Part of the distinctively Christian nature of Church of England Schools is that they should be as hospitable and inclusive to all in the community they serve. As collective worship occupies such a central place in the life of the Church school, this should be made clear on induction, and it is hoped that parents will be making a specific choice of the school knowing that the distinctive ethos will determine a Christian tradition within collective worship.

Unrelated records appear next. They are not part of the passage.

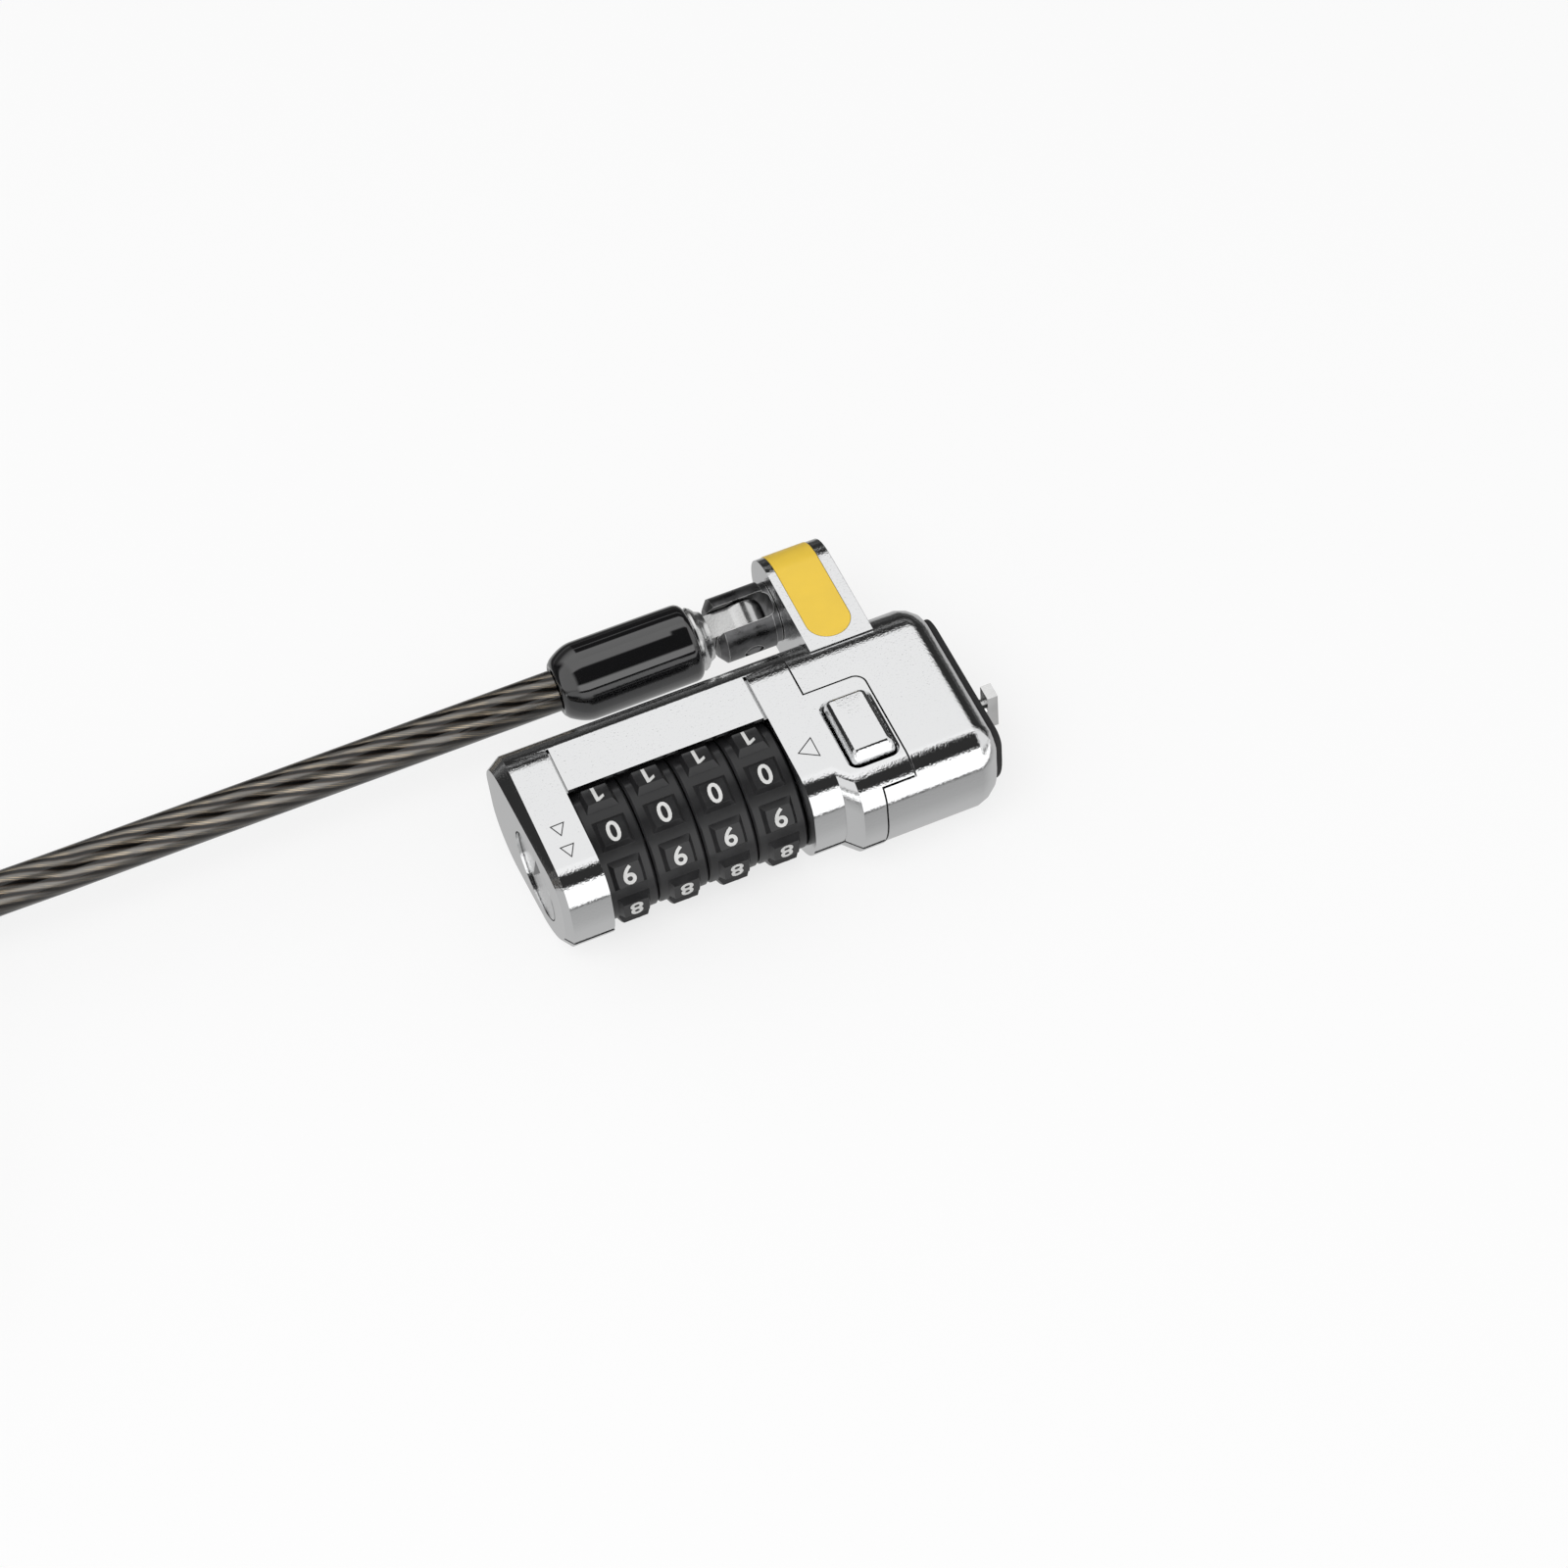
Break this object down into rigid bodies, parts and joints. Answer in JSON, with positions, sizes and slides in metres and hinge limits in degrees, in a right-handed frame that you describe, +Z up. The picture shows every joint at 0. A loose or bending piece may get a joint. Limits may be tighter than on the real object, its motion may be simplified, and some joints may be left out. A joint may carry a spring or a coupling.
{
  "type": "laptop cable lock",
  "caption": "Combination cable lock for a laptop's security slot: dial head with a swivelling sheathed steel cable that ends in a loop.",
  "frame": {"origin": "centre of the lock head's box, on its flat underside", "axes": "+X towards the laptop, +Y to the side that carries the cable swivel, +Z up"},
  "size_m": [0.3173, 0.0665, 0.0241],
  "materials": {
    "chrome_plate": "polished plating",
    "yellow_band": "satin",
    "black_rubber": "matte",
    "bright_steel": "satin",
    "dark_nickel": "dark plated",
    "brass_bush": "turned",
    "black_dial": "satin",
    "black_boot": "glossy",
    "smoky_sheath": "glossy clear sheath over strands",
    "black_strap": "woven"
  },
  "bodies": {
    "cable": {"cable_terminal": "bright_steel", "boot": "black_boot", "cable_run": "smoky_sheath", "cable_hank": "smoky_sheath", "cable_end": "smoky_sheath", "end_loop": "smoky_sheath", "loop_ferrule": "bright_steel", "cable_tie": "black_strap"},
    "clevis": {"swivel_clevis": "dark_nickel", "clevis_pin": "dark_nickel", "swivel_clip": "bright_steel"},
    "lock": {"rear_body": "chrome_plate", "front_collar": "chrome_plate", "lug_band": "yellow_band", "face_pad": "black_rubber", "spindle": "bright_steel", "spindle_spring": "bright_steel", "detent_spring": "bright_steel", "dowel_pins": "bright_steel", "guide_bush": "brass_bush"},
    "dial_1_body": {"dial_1": "black_dial", "clutch_sleeve_1": "brass_bush"},
    "dial_2_body": {"dial_2": "black_dial", "clutch_sleeve_2": "brass_bush"},
    "dial_3_body": {"dial_3": "black_dial", "clutch_sleeve_3": "brass_bush"},
    "dial_4_body": {"dial_4": "black_dial", "clutch_sleeve_4": "brass_bush"},
    "reset": {"reset_disc": "chrome_plate"},
    "release": {"release_button": "chrome_plate", "latch_plate": "bright_steel", "button_spring": "bright_steel"},
    "anchor": {"anchor_stud": "bright_steel", "anchor_washer": "black_rubber"}
  },
  "joints": [
    {"name": "cable_pivot", "type": "hinge", "parent": "cable", "child": "clevis", "pos_m": [0.00803, 0.01738, 0.0142], "axis": [0, 0.9397, 0.342], "range_deg": [-8, 8]},
    {"name": "swivel", "type": "hinge", "parent": "clevis", "child": "lock", "pos_m": [0.01803, 0.01738, 0.0142], "axis": [1, 0, 0], "continuous": true},
    {"name": "dial_1_turn", "type": "hinge", "parent": "lock", "child": "dial_1_body", "pos_m": [-0.02389, -0.01043, 0.0111], "axis": [1, 0, 0], "continuous": true},
    {"name": "dial_2_turn", "type": "hinge", "parent": "lock", "child": "dial_2_body", "pos_m": [-0.01629, -0.01043, 0.0111], "axis": [1, 0, 0], "continuous": true},
    {"name": "dial_3_turn", "type": "hinge", "parent": "lock", "child": "dial_3_body", "pos_m": [-0.00869, -0.01043, 0.0111], "axis": [1, 0, 0], "continuous": true},
    {"name": "dial_4_turn", "type": "hinge", "parent": "lock", "child": "dial_4_body", "pos_m": [-0.00109, -0.01043, 0.0111], "axis": [1, 0, 0], "continuous": true},
    {"name": "reset_turn", "type": "hinge", "parent": "lock", "child": "reset", "pos_m": [-0.03445, -0.01043, 0.0111], "axis": [1, 0, 0], "range_deg": [0, 90]},
    {"name": "button_press", "type": "slide", "parent": "lock", "child": "release", "axis": [0, 0, -1], "range_m": [0, 0.0016], "stiffness_N_per_m": 400, "springref_m": -0.0003, "deforming": ["button_spring"]},
    {"name": "anchor_turn", "type": "hinge", "parent": "lock", "child": "anchor", "pos_m": [0.02403, -0.01043, 0.0111], "axis": [1, 0, 0], "continuous": true}
  ]
}
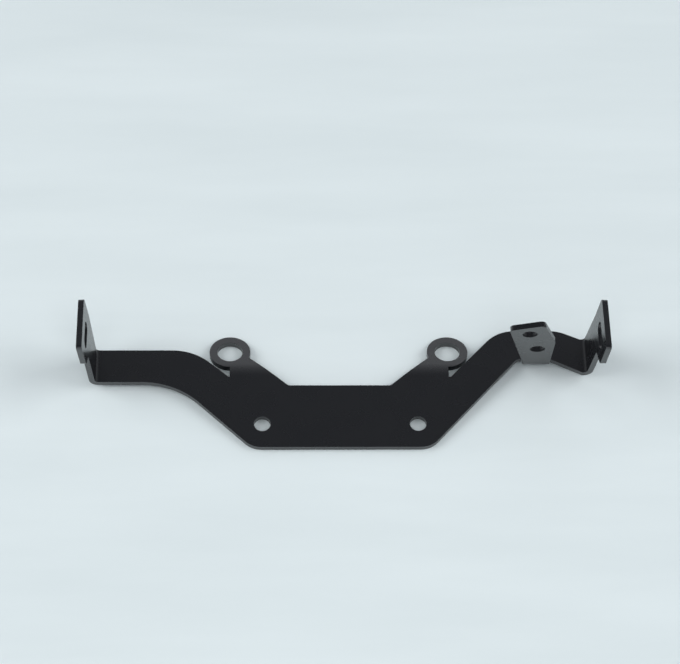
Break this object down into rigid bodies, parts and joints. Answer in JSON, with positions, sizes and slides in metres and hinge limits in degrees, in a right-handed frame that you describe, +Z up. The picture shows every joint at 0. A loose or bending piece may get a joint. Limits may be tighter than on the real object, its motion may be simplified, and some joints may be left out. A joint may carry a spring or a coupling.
{
  "type": "instrument bracket",
  "caption": "Folded sheet-steel bracket: a plate with two angled arms, slotted flanges folded up at their ends, a drilled upright tab and ring ears folded down behind the plate.",
  "frame": {"origin": "midway between the plate's two holes, on the plate's underside", "axes": "+X along the plate to the arm with the tab, +Y to the back, where the ears are, +Z up, square to the plate"},
  "size_m": [0.2018, 0.0524, 0.0427],
  "materials": {
    "coated_steel": "semi-gloss black powder coat"
  },
  "bodies": {
    "root": {"bracket": "coated_steel"}
  },
  "joints": []
}
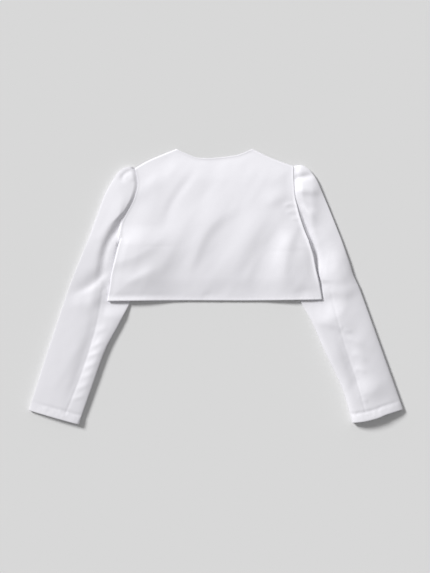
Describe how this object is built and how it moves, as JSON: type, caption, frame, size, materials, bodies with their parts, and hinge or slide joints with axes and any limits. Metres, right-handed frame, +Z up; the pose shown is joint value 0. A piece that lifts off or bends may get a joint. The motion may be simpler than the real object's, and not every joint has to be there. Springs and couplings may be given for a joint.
{
  "type": "open-front cropped jacket (bolero), laid flat back up",
  "caption": "Child's cropped open-front satin jacket with long sleeves gathered at the shoulder, laid flat with its back up and its sleeves spread.",
  "frame": {"origin": "middle of the laid garment's length and width, on the surface it lies on", "axes": "+X across the back towards the wearer's right sleeve, +Y from the hem to the neck, +Z up from the surface"},
  "size_m": [0.6596, 0.4852, 0.0166],
  "materials": {
    "satin": "smooth white satin with a soft sheen"
  },
  "bodies": {
    "root": {"back_panel": "satin", "front_left": "satin", "front_right": "satin", "sleeve_left": "satin", "sleeve_right": "satin"}
  },
  "joints": []
}
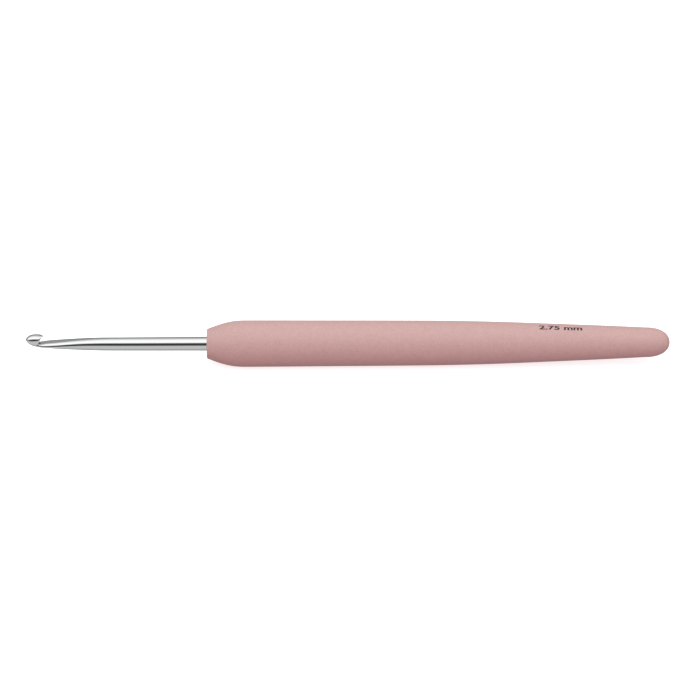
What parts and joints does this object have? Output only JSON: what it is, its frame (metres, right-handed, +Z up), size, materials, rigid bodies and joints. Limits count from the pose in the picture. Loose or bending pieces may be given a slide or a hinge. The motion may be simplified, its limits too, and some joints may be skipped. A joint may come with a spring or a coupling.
{
  "type": "crochet hook",
  "caption": "Slim metal crochet hook with a rounded head and small mouth, in a long tapered soft-touch handle with a rounded end.",
  "frame": {"origin": "under the middle of the whole hook, on the surface that the handle rests on", "axes": "+X along the hook from its tip to the handle's rounded end, +Z up, the way the mouth faces"},
  "size_m": [0.132, 0.0096, 0.0096],
  "materials": {
    "polished_aluminium": "polished",
    "cured_adhesive": "hidden, cured",
    "rigid_plastic": "moulded",
    "soft_touch_rubber": "matte, soft to the touch"
  },
  "bodies": {
    "root": {"hook_shaft": "polished_aluminium", "tang_adhesive": "cured_adhesive", "handle_core": "rigid_plastic", "grip_sleeve": "soft_touch_rubber"}
  },
  "joints": []
}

 The 1944 and1988 Education Acts state that parents have the right to withdraw children from collective worship and suitable arrangements should be made to accommodate these children. On occasions, a parent may make a request for their child to be withdrawn from Collective Worship. There is an expectation that parents wishing to request a withdrawal will meet with the headteacher to discuss their concerns and requirements. It may be helpful to establish:

  • The elements of worship in which the parent would object to the child taking part
  • The other aspects of school life that are impacted by the Christian foundation of the school such as prayer and reflective areas
  • The practical implications of withdrawal
  •  Whether the parent will require any advanced notice of such worship, and if so, how much

Where parents have withdrawn their children from collective worship and request religious worship according to their particular faith or denomination, the governors and head teacher will seek to respond positively to such requests providing:

  • Such arrangements can be made at no additional cost to the school
  • That the alternative provision would be consistent with the overall purposes of the school curriculum as set out in the Education Acts I
  • If the Parent asks that a pupil should be wholly or partly excused from attending any religious worship at the school, then the school must comply.
  • (This means that a parent may, for example, request their child does not take part in a carol service when otherwise the child takes part in daily collective worship.)